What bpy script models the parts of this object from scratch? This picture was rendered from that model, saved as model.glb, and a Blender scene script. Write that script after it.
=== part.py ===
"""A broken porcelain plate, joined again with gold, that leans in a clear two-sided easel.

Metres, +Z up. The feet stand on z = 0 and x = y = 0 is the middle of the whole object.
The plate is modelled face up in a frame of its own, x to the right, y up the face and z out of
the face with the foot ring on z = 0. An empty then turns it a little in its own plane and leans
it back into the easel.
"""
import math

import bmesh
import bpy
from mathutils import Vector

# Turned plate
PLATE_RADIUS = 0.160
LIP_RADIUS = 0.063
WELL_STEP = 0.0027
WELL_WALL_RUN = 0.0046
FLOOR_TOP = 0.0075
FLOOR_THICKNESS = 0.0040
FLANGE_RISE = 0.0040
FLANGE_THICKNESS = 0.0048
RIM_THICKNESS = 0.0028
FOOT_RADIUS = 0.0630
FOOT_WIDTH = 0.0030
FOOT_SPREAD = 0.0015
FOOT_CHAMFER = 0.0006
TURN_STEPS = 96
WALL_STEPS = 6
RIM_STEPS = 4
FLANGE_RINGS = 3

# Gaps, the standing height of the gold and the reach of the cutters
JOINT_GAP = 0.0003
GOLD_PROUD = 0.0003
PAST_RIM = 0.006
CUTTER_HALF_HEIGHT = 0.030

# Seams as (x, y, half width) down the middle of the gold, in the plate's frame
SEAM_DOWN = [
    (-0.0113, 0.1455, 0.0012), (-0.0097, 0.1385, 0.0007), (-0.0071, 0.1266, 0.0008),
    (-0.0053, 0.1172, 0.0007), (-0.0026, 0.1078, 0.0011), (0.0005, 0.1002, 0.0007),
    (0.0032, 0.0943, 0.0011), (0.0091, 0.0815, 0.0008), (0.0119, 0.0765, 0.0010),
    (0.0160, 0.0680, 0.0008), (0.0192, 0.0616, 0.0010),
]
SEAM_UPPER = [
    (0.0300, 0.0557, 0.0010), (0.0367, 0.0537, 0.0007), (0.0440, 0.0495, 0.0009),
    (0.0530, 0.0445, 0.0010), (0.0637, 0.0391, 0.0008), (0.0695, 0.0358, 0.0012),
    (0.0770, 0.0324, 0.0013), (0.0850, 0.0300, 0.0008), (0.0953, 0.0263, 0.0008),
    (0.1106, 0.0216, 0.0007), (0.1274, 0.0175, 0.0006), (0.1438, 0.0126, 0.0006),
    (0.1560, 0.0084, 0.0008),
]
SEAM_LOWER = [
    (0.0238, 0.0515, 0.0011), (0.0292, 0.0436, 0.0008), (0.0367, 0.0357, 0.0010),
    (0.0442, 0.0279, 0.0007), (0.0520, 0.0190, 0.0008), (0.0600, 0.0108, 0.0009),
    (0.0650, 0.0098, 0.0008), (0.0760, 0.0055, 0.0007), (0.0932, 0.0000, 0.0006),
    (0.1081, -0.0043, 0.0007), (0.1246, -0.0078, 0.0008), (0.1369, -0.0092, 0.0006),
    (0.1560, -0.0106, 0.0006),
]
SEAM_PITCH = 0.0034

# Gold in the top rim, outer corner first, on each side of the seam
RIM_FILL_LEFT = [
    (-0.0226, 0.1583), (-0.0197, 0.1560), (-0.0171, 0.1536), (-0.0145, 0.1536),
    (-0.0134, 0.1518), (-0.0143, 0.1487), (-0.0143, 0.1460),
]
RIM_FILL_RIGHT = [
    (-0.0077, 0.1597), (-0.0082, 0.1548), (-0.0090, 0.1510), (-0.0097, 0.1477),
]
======
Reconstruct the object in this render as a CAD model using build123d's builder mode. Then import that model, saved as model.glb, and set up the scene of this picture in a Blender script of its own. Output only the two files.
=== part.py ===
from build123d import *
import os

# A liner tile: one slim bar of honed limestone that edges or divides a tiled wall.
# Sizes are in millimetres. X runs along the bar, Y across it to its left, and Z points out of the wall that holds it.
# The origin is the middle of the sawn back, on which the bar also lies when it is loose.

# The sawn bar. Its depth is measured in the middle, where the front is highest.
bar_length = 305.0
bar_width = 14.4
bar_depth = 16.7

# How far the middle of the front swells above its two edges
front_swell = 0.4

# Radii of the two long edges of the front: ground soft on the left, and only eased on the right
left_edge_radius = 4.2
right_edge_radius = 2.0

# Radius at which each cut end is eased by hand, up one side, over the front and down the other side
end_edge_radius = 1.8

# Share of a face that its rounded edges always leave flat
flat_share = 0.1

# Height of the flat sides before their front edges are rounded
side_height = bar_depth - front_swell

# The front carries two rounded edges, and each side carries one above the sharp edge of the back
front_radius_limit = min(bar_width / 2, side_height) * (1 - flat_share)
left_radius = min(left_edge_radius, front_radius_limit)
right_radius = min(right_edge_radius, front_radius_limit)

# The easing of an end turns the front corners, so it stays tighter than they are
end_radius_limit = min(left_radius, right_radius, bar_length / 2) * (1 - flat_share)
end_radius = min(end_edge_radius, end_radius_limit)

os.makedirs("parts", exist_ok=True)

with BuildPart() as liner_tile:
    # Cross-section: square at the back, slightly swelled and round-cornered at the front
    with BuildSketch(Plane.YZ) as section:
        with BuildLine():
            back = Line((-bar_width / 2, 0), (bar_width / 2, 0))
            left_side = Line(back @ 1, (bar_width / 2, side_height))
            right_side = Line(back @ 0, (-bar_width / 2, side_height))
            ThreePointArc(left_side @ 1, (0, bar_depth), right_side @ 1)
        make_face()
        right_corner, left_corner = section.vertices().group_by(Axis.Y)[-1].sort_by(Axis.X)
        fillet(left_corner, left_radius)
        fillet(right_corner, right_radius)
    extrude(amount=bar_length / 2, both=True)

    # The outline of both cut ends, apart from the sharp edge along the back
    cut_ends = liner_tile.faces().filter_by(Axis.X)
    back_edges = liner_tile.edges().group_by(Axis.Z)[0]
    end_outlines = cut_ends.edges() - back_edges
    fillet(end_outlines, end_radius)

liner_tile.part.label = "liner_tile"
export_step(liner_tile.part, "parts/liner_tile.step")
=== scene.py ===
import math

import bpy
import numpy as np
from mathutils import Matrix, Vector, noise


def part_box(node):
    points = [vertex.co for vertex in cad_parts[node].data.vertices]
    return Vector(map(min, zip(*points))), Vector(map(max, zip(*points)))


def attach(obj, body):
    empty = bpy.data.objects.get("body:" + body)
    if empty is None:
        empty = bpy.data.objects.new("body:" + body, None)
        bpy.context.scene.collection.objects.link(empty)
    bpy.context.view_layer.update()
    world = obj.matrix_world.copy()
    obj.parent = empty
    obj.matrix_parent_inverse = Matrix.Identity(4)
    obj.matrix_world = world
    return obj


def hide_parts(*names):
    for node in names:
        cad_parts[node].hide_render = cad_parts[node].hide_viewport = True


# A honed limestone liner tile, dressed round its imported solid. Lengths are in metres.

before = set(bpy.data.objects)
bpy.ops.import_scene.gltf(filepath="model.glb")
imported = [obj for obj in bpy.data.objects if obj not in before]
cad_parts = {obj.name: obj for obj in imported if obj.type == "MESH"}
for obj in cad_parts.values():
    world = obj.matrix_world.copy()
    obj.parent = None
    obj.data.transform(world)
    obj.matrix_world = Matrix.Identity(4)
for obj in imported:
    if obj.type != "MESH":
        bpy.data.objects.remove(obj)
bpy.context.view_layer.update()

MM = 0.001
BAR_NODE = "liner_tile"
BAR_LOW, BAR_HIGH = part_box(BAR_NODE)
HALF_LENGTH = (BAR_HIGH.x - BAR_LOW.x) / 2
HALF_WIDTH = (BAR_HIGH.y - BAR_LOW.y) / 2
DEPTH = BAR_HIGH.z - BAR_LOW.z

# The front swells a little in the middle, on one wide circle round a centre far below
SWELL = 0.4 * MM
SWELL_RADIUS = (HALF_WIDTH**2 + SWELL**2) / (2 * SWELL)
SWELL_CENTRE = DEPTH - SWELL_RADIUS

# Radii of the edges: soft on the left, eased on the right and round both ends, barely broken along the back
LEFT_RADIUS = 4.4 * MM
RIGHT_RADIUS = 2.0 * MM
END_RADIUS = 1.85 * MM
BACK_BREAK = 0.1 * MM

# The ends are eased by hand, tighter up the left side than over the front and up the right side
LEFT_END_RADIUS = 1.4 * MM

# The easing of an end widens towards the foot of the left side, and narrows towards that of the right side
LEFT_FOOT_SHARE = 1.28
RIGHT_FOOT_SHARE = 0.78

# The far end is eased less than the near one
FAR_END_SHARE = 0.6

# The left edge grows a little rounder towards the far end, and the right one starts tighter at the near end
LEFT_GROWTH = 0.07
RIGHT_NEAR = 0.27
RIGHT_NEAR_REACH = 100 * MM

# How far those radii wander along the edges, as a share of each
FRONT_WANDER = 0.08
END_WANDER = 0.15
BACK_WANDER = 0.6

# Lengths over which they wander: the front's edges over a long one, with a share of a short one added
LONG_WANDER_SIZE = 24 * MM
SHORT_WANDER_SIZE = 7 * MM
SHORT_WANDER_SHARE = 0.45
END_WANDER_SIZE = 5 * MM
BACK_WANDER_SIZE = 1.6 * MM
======
> **TASK DIRECTIONS**
Take the lines from the line with "# The outline" through the line with "bpy.data.objects.remove(obj)", both ends included, and give them again exactly, with nothing else.

> **FULL ANSWER**
    # The outline of both cut ends, apart from the sharp edge along the back
    cut_ends = liner_tile.faces().filter_by(Axis.X)
    back_edges = liner_tile.edges().group_by(Axis.Z)[0]
    end_outlines = cut_ends.edges() - back_edges
    fillet(end_outlines, end_radius)

liner_tile.part.label = "liner_tile"
export_step(liner_tile.part, "parts/liner_tile.step")
=== scene.py ===
import math

import bpy
import numpy as np
from mathutils import Matrix, Vector, noise


def part_box(node):
    points = [vertex.co for vertex in cad_parts[node].data.vertices]
    return Vector(map(min, zip(*points))), Vector(map(max, zip(*points)))


def attach(obj, body):
    empty = bpy.data.objects.get("body:" + body)
    if empty is None:
        empty = bpy.data.objects.new("body:" + body, None)
        bpy.context.scene.collection.objects.link(empty)
    bpy.context.view_layer.update()
    world = obj.matrix_world.copy()
    obj.parent = empty
    obj.matrix_parent_inverse = Matrix.Identity(4)
    obj.matrix_world = world
    return obj


def hide_parts(*names):
    for node in names:
        cad_parts[node].hide_render = cad_parts[node].hide_viewport = True


# A honed limestone liner tile, dressed round its imported solid. Lengths are in metres.

before = set(bpy.data.objects)
bpy.ops.import_scene.gltf(filepath="model.glb")
imported = [obj for obj in bpy.data.objects if obj not in before]
cad_parts = {obj.name: obj for obj in imported if obj.type == "MESH"}
for obj in cad_parts.values():
    world = obj.matrix_world.copy()
    obj.parent = None
    obj.data.transform(world)
    obj.matrix_world = Matrix.Identity(4)
for obj in imported:
    if obj.type != "MESH":
        bpy.data.objects.remove(obj)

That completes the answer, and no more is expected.